The Snackbot is coming! Barring some human-induced cataclysm or just cosmic bad luck (e.g., an asteroid hitting us or something), I think we're going to see so much more with robots in this century. Of course, the flip side of that shiny coin is that a huge proportion of humanity will be even more irrelevant than they already are, if robots get good enough at whatever they're programmed to do. Note: I don't think anybody's irrelevant -- that's one of my beefs with the capitalist economy, the winners v. losers aspects of it (e.g., rich v. poor). The litany of "get an education, get a good job" that was part of the 20th century's economic model of progress has really begun to take a tumble -- the jobs, increasingly, just aren't there to be had, and you have PhD's working far beneath their capacity. Demand for good jobs seems to have always exceeded supply.

So, you throw actually effective robots into the mix, and suddenly they're doing the jobs nobody wants to do -- the jobs historically taken up by immigrants and other needy souls. And as they get better and more diverse, then they're taking up increasingly challenging and desirable jobs, putting more and more people out of work.
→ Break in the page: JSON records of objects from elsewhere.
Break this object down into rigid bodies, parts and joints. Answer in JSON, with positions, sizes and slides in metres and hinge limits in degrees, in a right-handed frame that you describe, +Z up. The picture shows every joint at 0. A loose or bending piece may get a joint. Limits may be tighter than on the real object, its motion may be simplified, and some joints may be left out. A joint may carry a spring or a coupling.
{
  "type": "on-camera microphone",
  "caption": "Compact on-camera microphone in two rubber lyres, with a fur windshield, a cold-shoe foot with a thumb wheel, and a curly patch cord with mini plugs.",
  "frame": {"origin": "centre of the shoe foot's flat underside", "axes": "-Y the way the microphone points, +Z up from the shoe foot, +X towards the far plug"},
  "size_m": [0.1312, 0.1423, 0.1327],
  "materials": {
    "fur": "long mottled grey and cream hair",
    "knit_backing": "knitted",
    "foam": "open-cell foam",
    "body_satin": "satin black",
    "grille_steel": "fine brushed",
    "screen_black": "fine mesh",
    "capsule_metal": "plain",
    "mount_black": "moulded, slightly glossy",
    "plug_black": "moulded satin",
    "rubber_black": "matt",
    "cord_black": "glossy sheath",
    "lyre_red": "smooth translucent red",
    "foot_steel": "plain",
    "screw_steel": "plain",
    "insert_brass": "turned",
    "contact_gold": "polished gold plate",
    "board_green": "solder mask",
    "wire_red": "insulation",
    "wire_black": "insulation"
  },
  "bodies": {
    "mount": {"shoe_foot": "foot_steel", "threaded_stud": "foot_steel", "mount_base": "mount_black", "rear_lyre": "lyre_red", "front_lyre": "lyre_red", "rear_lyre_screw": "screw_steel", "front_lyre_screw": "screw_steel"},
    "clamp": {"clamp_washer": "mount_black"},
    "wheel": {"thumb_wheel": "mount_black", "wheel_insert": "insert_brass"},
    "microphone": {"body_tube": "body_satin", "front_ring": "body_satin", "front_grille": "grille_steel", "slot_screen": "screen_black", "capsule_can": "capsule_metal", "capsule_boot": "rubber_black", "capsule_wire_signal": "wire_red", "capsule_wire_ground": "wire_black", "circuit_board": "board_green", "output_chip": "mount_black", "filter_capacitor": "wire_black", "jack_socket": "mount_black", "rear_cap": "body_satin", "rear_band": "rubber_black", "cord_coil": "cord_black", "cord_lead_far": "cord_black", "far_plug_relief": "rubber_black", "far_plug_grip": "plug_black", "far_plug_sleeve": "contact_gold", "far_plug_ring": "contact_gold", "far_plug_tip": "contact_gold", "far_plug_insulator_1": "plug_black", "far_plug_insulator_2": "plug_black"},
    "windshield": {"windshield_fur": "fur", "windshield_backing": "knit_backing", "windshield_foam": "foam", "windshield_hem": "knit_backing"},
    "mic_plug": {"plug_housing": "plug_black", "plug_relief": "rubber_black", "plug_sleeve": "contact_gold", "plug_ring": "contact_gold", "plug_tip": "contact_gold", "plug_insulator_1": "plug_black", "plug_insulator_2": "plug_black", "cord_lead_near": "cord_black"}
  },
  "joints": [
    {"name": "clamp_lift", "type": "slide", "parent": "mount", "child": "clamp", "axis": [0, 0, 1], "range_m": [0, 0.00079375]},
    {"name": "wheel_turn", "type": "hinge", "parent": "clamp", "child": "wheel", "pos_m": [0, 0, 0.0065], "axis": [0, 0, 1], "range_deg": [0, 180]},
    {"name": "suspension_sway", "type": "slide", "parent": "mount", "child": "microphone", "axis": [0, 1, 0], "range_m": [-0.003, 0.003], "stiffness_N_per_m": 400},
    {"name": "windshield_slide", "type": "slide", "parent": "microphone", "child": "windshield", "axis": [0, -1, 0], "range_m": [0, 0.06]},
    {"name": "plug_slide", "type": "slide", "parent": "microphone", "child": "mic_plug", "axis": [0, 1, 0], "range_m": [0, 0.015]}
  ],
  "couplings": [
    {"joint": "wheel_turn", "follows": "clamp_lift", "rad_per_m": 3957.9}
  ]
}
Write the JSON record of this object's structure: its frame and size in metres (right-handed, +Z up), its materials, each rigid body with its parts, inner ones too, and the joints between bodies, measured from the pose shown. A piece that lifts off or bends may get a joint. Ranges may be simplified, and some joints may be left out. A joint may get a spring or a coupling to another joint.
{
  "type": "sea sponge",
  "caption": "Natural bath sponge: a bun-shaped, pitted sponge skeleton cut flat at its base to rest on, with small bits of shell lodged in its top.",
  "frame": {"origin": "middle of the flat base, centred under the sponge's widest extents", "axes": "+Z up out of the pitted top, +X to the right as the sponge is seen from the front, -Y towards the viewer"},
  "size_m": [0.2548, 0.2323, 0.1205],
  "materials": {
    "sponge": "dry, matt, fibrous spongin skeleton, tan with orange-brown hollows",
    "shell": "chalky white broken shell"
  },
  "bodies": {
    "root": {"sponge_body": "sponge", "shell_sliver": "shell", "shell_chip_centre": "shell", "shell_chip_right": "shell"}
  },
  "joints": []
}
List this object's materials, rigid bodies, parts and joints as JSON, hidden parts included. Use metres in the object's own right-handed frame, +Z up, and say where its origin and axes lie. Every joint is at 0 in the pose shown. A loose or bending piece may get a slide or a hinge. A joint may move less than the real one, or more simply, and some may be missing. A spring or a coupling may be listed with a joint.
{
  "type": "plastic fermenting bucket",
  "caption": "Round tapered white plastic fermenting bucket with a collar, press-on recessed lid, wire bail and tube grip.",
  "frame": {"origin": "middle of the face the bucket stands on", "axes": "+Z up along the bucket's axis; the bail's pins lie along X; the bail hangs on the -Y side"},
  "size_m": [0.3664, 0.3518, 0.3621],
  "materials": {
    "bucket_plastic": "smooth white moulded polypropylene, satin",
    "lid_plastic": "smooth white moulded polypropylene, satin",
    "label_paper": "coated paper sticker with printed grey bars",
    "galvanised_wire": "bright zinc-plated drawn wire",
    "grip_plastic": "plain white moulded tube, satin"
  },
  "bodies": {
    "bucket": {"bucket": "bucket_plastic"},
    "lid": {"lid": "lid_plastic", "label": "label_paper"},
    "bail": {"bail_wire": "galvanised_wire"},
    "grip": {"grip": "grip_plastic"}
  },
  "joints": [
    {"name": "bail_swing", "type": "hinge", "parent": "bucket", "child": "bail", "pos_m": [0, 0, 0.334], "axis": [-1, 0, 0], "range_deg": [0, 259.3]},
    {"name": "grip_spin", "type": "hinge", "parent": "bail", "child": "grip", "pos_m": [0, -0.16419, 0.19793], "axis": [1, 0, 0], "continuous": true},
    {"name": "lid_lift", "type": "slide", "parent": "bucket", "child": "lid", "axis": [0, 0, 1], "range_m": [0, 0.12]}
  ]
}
What do all of those people do? Our country already fails to really help its neediest. What'll happen when all of these people are out of work? Trouble. There's a chance for self-improvement, yeah, but will people take it? And will governments make it easier or harder for people to do so? Europe and Japan, I can see doing it -- but our country? Not so much. I imagine fundamentalists staging anti-robot riots, etc.